(What this task involves) Your job is to restate each entry word for word.

Records that describe objects:
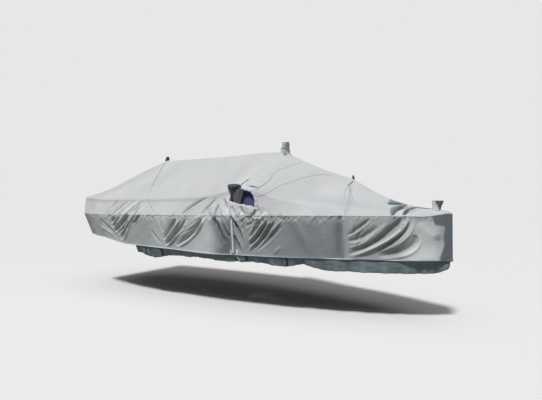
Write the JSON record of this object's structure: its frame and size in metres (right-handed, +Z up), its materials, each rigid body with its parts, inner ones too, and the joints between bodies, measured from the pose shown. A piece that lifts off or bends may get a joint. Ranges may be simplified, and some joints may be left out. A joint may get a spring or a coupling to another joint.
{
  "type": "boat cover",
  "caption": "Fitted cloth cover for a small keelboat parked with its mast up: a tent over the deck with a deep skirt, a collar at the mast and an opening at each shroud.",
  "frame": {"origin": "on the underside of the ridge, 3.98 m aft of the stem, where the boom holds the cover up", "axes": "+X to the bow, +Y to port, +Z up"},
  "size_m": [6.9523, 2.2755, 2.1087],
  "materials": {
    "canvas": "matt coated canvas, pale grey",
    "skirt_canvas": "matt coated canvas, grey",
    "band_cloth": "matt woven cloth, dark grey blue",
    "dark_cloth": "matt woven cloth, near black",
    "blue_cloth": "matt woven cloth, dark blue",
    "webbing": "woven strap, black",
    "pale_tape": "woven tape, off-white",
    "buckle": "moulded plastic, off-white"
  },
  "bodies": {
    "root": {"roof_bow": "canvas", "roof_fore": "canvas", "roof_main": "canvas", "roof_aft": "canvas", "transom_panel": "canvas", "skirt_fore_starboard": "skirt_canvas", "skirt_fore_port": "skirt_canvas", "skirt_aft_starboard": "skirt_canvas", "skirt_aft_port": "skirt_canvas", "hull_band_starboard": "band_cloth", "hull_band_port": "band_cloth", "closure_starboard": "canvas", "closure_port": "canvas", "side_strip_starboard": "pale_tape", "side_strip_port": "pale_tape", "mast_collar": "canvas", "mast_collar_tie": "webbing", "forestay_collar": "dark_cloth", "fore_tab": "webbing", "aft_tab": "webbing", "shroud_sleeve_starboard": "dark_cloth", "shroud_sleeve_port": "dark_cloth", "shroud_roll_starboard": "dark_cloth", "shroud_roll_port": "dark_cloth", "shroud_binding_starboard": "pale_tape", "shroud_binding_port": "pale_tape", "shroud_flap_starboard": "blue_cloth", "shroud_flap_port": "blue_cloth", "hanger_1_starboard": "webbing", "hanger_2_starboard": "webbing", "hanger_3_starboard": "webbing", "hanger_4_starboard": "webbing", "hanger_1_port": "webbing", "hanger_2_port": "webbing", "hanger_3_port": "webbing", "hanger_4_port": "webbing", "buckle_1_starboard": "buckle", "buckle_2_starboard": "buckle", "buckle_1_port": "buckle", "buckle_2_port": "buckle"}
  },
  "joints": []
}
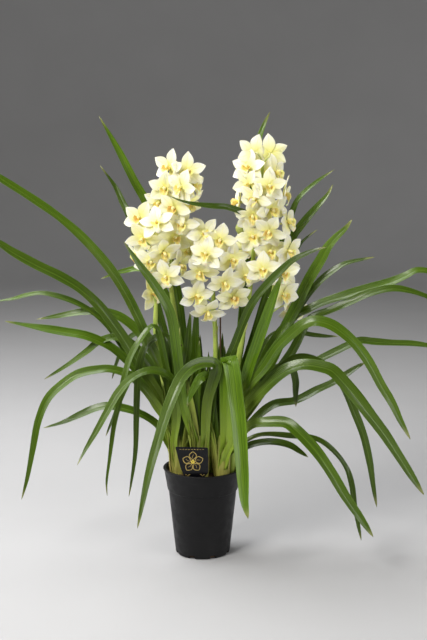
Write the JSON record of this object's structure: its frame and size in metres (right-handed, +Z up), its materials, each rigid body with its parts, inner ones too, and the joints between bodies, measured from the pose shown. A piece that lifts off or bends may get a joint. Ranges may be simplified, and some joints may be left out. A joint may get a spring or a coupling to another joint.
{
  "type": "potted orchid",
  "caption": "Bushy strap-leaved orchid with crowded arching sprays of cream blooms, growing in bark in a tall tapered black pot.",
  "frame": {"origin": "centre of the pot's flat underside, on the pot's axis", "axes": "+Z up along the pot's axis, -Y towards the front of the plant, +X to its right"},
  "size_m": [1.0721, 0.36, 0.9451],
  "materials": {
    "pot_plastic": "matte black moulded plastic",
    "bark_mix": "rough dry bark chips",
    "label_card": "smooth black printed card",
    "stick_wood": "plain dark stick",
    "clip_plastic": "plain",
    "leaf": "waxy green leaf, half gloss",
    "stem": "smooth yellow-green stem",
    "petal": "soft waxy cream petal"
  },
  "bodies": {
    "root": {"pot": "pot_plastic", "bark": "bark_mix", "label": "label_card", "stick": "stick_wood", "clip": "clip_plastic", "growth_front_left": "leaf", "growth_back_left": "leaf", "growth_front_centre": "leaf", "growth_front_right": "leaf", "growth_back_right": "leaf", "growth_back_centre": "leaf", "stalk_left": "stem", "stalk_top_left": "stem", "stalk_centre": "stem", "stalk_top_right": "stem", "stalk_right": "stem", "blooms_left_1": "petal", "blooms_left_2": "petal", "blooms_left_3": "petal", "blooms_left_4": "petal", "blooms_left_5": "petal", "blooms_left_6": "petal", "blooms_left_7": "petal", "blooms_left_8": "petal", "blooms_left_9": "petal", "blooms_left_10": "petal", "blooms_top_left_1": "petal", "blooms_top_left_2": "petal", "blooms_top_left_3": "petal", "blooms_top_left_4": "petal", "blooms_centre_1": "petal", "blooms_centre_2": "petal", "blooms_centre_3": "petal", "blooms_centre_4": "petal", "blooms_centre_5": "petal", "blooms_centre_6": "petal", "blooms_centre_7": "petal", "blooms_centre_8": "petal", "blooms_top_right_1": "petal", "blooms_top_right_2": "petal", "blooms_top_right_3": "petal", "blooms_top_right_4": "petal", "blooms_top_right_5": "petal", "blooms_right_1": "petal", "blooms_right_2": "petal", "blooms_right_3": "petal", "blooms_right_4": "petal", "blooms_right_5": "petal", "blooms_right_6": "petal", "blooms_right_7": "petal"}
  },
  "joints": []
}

(Result for this exercise)
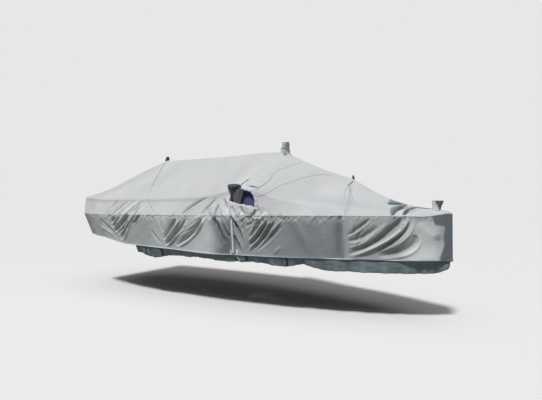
Write the JSON record of this object's structure: its frame and size in metres (right-handed, +Z up), its materials, each rigid body with its parts, inner ones too, and the joints between bodies, measured from the pose shown. A piece that lifts off or bends may get a joint. Ranges may be simplified, and some joints may be left out. A joint may get a spring or a coupling to another joint.
{
  "type": "boat cover",
  "caption": "Fitted cloth cover for a small keelboat parked with its mast up: a tent over the deck with a deep skirt, a collar at the mast and an opening at each shroud.",
  "frame": {"origin": "on the underside of the ridge, 3.98 m aft of the stem, where the boom holds the cover up", "axes": "+X to the bow, +Y to port, +Z up"},
  "size_m": [6.9523, 2.2755, 2.1087],
  "materials": {
    "canvas": "matt coated canvas, pale grey",
    "skirt_canvas": "matt coated canvas, grey",
    "band_cloth": "matt woven cloth, dark grey blue",
    "dark_cloth": "matt woven cloth, near black",
    "blue_cloth": "matt woven cloth, dark blue",
    "webbing": "woven strap, black",
    "pale_tape": "woven tape, off-white",
    "buckle": "moulded plastic, off-white"
  },
  "bodies": {
    "root": {"roof_bow": "canvas", "roof_fore": "canvas", "roof_main": "canvas", "roof_aft": "canvas", "transom_panel": "canvas", "skirt_fore_starboard": "skirt_canvas", "skirt_fore_port": "skirt_canvas", "skirt_aft_starboard": "skirt_canvas", "skirt_aft_port": "skirt_canvas", "hull_band_starboard": "band_cloth", "hull_band_port": "band_cloth", "closure_starboard": "canvas", "closure_port": "canvas", "side_strip_starboard": "pale_tape", "side_strip_port": "pale_tape", "mast_collar": "canvas", "mast_collar_tie": "webbing", "forestay_collar": "dark_cloth", "fore_tab": "webbing", "aft_tab": "webbing", "shroud_sleeve_starboard": "dark_cloth", "shroud_sleeve_port": "dark_cloth", "shroud_roll_starboard": "dark_cloth", "shroud_roll_port": "dark_cloth", "shroud_binding_starboard": "pale_tape", "shroud_binding_port": "pale_tape", "shroud_flap_starboard": "blue_cloth", "shroud_flap_port": "blue_cloth", "hanger_1_starboard": "webbing", "hanger_2_starboard": "webbing", "hanger_3_starboard": "webbing", "hanger_4_starboard": "webbing", "hanger_1_port": "webbing", "hanger_2_port": "webbing", "hanger_3_port": "webbing", "hanger_4_port": "webbing", "buckle_1_starboard": "buckle", "buckle_2_starboard": "buckle", "buckle_1_port": "buckle", "buckle_2_port": "buckle"}
  },
  "joints": []
}
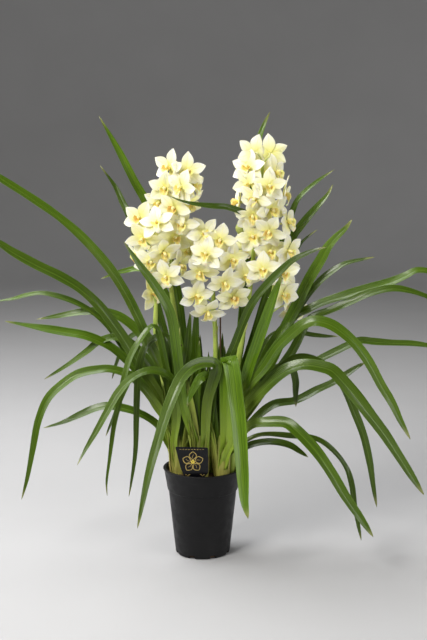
Write the JSON record of this object's structure: its frame and size in metres (right-handed, +Z up), its materials, each rigid body with its parts, inner ones too, and the joints between bodies, measured from the pose shown. A piece that lifts off or bends may get a joint. Ranges may be simplified, and some joints may be left out. A joint may get a spring or a coupling to another joint.
{
  "type": "potted orchid",
  "caption": "Bushy strap-leaved orchid with crowded arching sprays of cream blooms, growing in bark in a tall tapered black pot.",
  "frame": {"origin": "centre of the pot's flat underside, on the pot's axis", "axes": "+Z up along the pot's axis, -Y towards the front of the plant, +X to its right"},
  "size_m": [1.0721, 0.36, 0.9451],
  "materials": {
    "pot_plastic": "matte black moulded plastic",
    "bark_mix": "rough dry bark chips",
    "label_card": "smooth black printed card",
    "stick_wood": "plain dark stick",
    "clip_plastic": "plain",
    "leaf": "waxy green leaf, half gloss",
    "stem": "smooth yellow-green stem",
    "petal": "soft waxy cream petal"
  },
  "bodies": {
    "root": {"pot": "pot_plastic", "bark": "bark_mix", "label": "label_card", "stick": "stick_wood", "clip": "clip_plastic", "growth_front_left": "leaf", "growth_back_left": "leaf", "growth_front_centre": "leaf", "growth_front_right": "leaf", "growth_back_right": "leaf", "growth_back_centre": "leaf", "stalk_left": "stem", "stalk_top_left": "stem", "stalk_centre": "stem", "stalk_top_right": "stem", "stalk_right": "stem", "blooms_left_1": "petal", "blooms_left_2": "petal", "blooms_left_3": "petal", "blooms_left_4": "petal", "blooms_left_5": "petal", "blooms_left_6": "petal", "blooms_left_7": "petal", "blooms_left_8": "petal", "blooms_left_9": "petal", "blooms_left_10": "petal", "blooms_top_left_1": "petal", "blooms_top_left_2": "petal", "blooms_top_left_3": "petal", "blooms_top_left_4": "petal", "blooms_centre_1": "petal", "blooms_centre_2": "petal", "blooms_centre_3": "petal", "blooms_centre_4": "petal", "blooms_centre_5": "petal", "blooms_centre_6": "petal", "blooms_centre_7": "petal", "blooms_centre_8": "petal", "blooms_top_right_1": "petal", "blooms_top_right_2": "petal", "blooms_top_right_3": "petal", "blooms_top_right_4": "petal", "blooms_top_right_5": "petal", "blooms_right_1": "petal", "blooms_right_2": "petal", "blooms_right_3": "petal", "blooms_right_4": "petal", "blooms_right_5": "petal", "blooms_right_6": "petal", "blooms_right_7": "petal"}
  },
  "joints": []
}